The second point mainly comes down to the little rubber wiping pad thingy on the new 4-in-1s (that is supposed to protect against “micro particles” from the filament entering the vortek nozzle system). If you remove this pad there is barely any resistance in the 4-in-1.

I am also noticing that I feel like a shill for this gadget, it seem to be the only thing I talk about on this forum, but it have saved me so much headache. It should really be integrated into the next dual head printer they make.

I was curious so I tried moving the 4-to-1 closer to the AMS 2 Pro & HT. I cut new PTFE tubing and got lots of excessive friction errors. I used new clear PTFE w/ the larger Bambu ID.

Afterward, I tried an experiment with a filament scrap on both types of PTFE tubing (Bambu & 3rd party) and the difference was mind-blowing. The new clear PTFE tube had considerably more friction than the Bambu. The feeder motor striations cut into the filament made the friction must worse (unavoidable).

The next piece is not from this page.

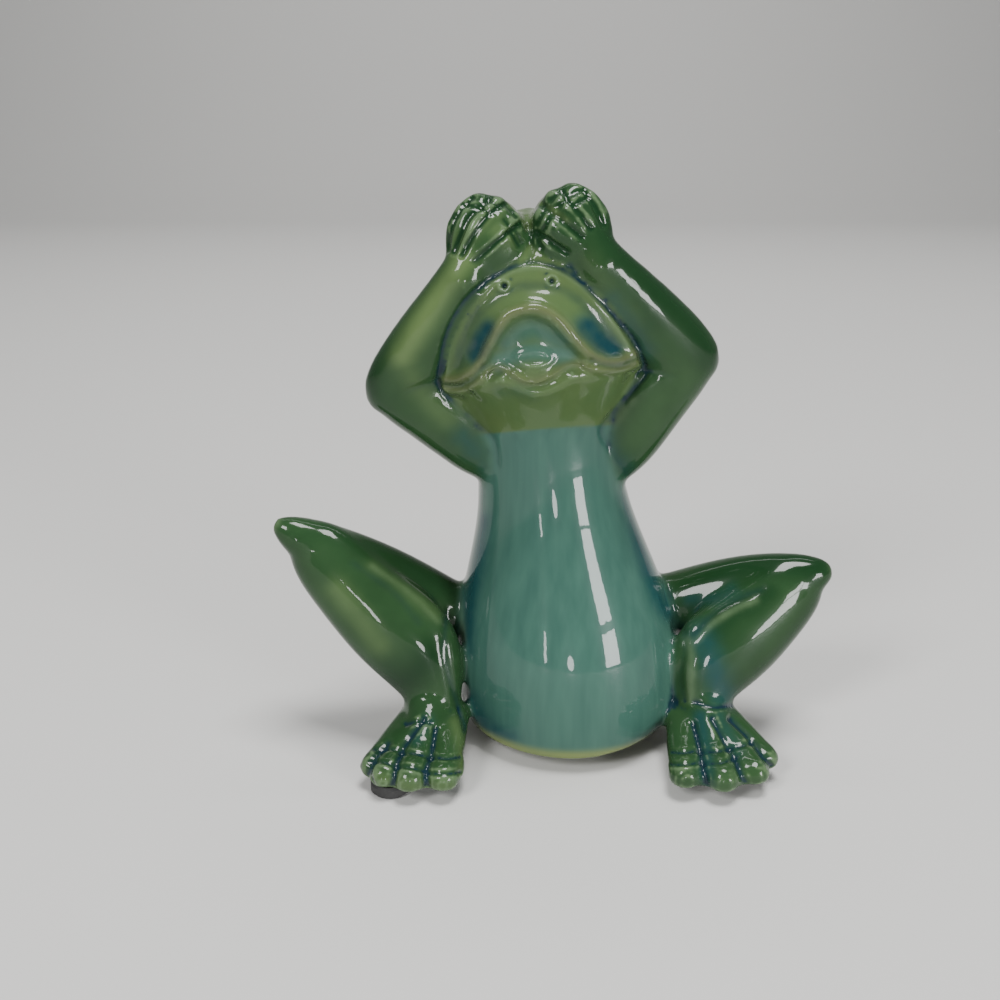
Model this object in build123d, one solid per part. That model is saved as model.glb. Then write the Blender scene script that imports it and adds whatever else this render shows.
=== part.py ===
from build123d import *
import math
import os

# A glazed ceramic frog that sits upright and holds both hands over its eyes.
# The figure is cast in five pieces, which are joined with slip before the firing: the hollow body
# with its head, two arms and two legs. Four rubber pads under the feet and the seat lift it off
# the table. Right and left are the frog's own sides.
# Lengths are millimetres and angles are degrees. X runs to the frog's left, Y to its back, Z up.
# The origin is the middle of the foot of the whole figure's box.

# Rubber pads
pad_radius = 4.8
pad_height = 3.0
pad_bevel = 0.6
right_foot_pad_reach = 45.3
right_foot_pad_forward = 32.5
left_foot_pad_reach = 36.0
left_foot_pad_forward = 27.0
seat_pad_reach = 12.5
seat_pad_back = 11.0

# Body casting: the trunk from the flat seat to the neck
lean_angle = 6.0
trunk_height = 79.0
trunk_width = 57.6
trunk_depth = 54.0
wall = 4.0
vent_radius = 4.0
trunk_shares = (
    # height, half width, half depth, set back
    (0.000, 0.86, 0.93, 0.000),
    (0.040, 0.95, 0.98, 0.000),
    (0.140, 1.00, 1.00, 0.000),
    (0.290, 0.98, 0.98, 0.010),
    (0.455, 0.88, 0.89, 0.035),
    (0.595, 0.76, 0.80, 0.055),
    (0.735, 0.66, 0.71, 0.070),
    (0.875, 0.62, 0.65, 0.070),
)

# Body casting: the head from the neck to the crown
head_height = 51.0
head_width = 46.8
head_depth = 44.0
head_shares = (
    # height, half width, half depth, set back
    (0.00, 0.78, 0.77, 0.065),
    (0.12, 0.88, 0.84, 0.035),
    (0.24, 0.98, 0.94, -0.010),
    (0.36, 1.02, 1.00, -0.030),
    (0.49, 1.00, 0.98, -0.045),
    (0.61, 0.95, 0.91, -0.045),
    (0.73, 0.86, 0.79, -0.035),
    (0.84, 0.70, 0.62, -0.020),
    (0.93, 0.48, 0.43, -0.010),
    (0.98, 0.24, 0.22, -0.010),
    (1.00, 0.05, 0.05, -0.010),
)

# Eye bulges
eye_radius = 8.9
eye_spacing = 18.6
eye_height = 128.4
eye_forward = 9.0

# Face
mouth_width = 45.0
mouth_height = 97.6
mouth_recess = 2.4
lip_radius = 1.25
lip_bend_share = 1.1
upper_lip_rise = 15.7
upper_lip_shares = ((-0.94, 0.03), (-0.66, 0.06), (-0.45, 0.61), (-0.30, 0.91), (-0.08, 1.01),
                    (0.13, 0.86), (0.31, 0.52), (0.53, 0.09), (0.92, 0.09))
lower_lip_rise = 2.5
lower_lip_shares = ((-0.94, -0.80), (-0.72, -1.20), (-0.52, -0.10), (-0.38, 0.50), (-0.25, -0.35),
                    (-0.08, -1.20), (0.11, -0.84), (0.28, 0.10), (0.46, -0.27), (0.70, -0.85),
                    (0.93, -0.64))
tongue_width = 8.4
tongue_height = 4.2
tongue_rise = 2.6
tongue_shift = -1.6
nostril_spacing = 11.0
nostril_shift = -1.4
nostril_height = 118.6
nostril_radius = 0.7
nostril_depth = 2.0

# Arm castings, before the figure leans
left_shoulder_reach = 15.6
left_shoulder_height = 70.6
right_shoulder_reach = 13.0
right_shoulder_height = 73.8
elbow_reach = 35.3
elbow_height = 96.0
elbow_forward = 6.0
wrist_reach = 15.0
wrist_height = 120.4
wrist_forward = 14.5
arm_width = 14.6
arm_thickness = 13.4
wrist_radius = 5.6
upper_arm_shares = (
    # along, sideways, width, thickness
    (-0.10, 0.0, 0.70, 0.70),
    (0.10, -0.01, 0.94, 0.95),
    (0.40, -0.08, 1.16, 1.00),
    (0.75, -0.10, 1.18, 0.98),
    (1.00, -0.02, 0.90, 0.90),
    (1.12, 0.0, 0.64, 0.68),
    (1.19, 0.0, 0.30, 0.30),
)
forearm_shares = (
    (-0.20, 0.0, 0.30, 0.30),
    (-0.14, 0.0, 0.62, 0.66),
    (0.00, -0.03, 0.96, 0.92),
    (0.22, -0.07, 1.14, 1.00),
    (0.50, -0.02, 1.01, 0.98),
    (0.78, 0.0, 0.88, 0.86),
    (1.00, 0.0, 0.82, 0.76),
    (1.14, 0.0, 0.60, 0.54),
)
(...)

I’m running the same test print again now with Bambu PTFE and I am not getting excessive friction errors. I can’t conclude if the placement of the 4-to-1 nearer to the AMSs’ is affecting the overall friction. You would need to run a push force test with both configurations but, in my head, the logic is sound that closer to the AMS would reduce the side friction in the first piece of PTFE.

I did re-configure my set-up today with the direct feed FTS holder arm today. Had 2x weather power bumps yesterday evening while printing the ASA part (white) and the H2C recovered like a champ! It would be very difficult to shorten the PTFE tubes much more than they are now. They seem to flow smoothly and with the shorter retract length, there should be less AMS extruder filament “chew” powder.

It’s somewhat useful for the H2D.

For the H2C, I find it completely useless.

Furthermore, it drastically increases the resistance of the filament. Quite a few users are having problems with it.

If your AMS (Automatic Print Stems) aren’t directly next to the printer, or if you need to print tight curves, it’s really not recommended.

I tested and used mine for a week, then removed it.

For Bambu, I find this part rather underdeveloped and cheap.